RESPONDING TO PROTESTS
Assad has responded to the protests by sending tanks and loyalist troops across the country in a campaign which the United Nations says has killed 2,700 people, including 100 children.
The 46-year-old president is a member of Syria's minority Alawite sect, an offshoot of Shi'ite Islam. He has ruled the mainly Sunni Muslim country -- dominating the state, the army and security apparatus -- since inheriting power from his late father Hafez al-Assad 11 years ago.
Diplomats say Assad's younger brother Maher, who effectively commands the military, is in charge of the army's attempts to subdue the uprising.
Their father faced a secular and Islamist challenge in the 1980s and used the military to crush his opponents, killing tens of thousands of people.
Bashar al-Assad has repeatedly said the use of his forces has been constrained and that any other country would respond to such an uprising with similar tactics. The authorities say 700 troops and police have been killed by terrorists and mutineers.

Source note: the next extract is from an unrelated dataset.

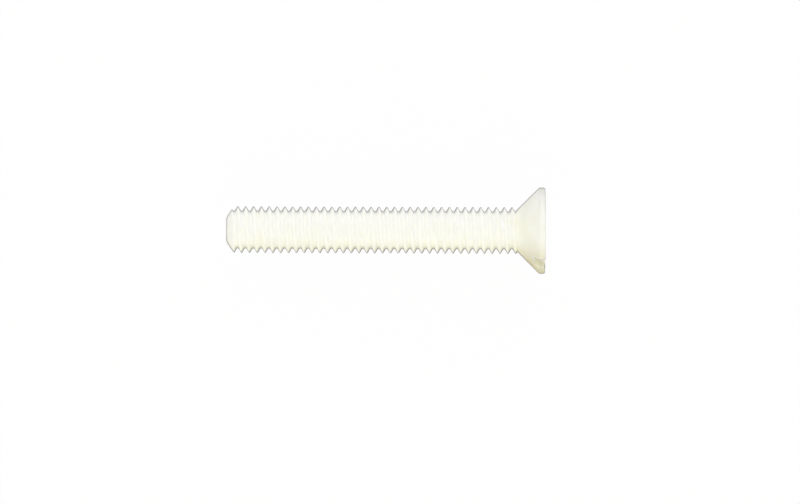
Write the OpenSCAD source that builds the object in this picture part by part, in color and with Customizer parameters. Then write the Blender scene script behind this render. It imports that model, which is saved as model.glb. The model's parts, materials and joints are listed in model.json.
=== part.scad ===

Syrian Foreign Minister Walid al-Moualem said in a speech to the United Nations on Monday that member states should halt the "foreign intervention" that he described as being behind the demonstrations demanding political freedoms.
"We deeply regret the surge in the activities of armed groups in Syria, which have not waned and instead continued to spiral," Moualem told the U.N. General Assembly during its annual session in New York.
Washington, which had courted Assad before the uprising, said the intensified crackdown was beginning to spur armed resistance.
"It's not surprising, given the level of violence over the past months, that we're now seeing...members of the opposition begin to use violence against the military as an act of self-preservation," State Department spokesman Mark Toner told a news briefing.
The Syrian Observatory for Human Rights, which is based in Britain, said four soldiers were killed by military police on Monday when they tried to flee their post in Idlib province. Another seven soldiers were arrested.
Idlib and Homs have traditionally provided the bulk of the majority Sunni rank and file soldiers in the military, which is led by Alawite officers.
The two regions have been the scene of some of the biggest street protests against Assad in the last few weeks.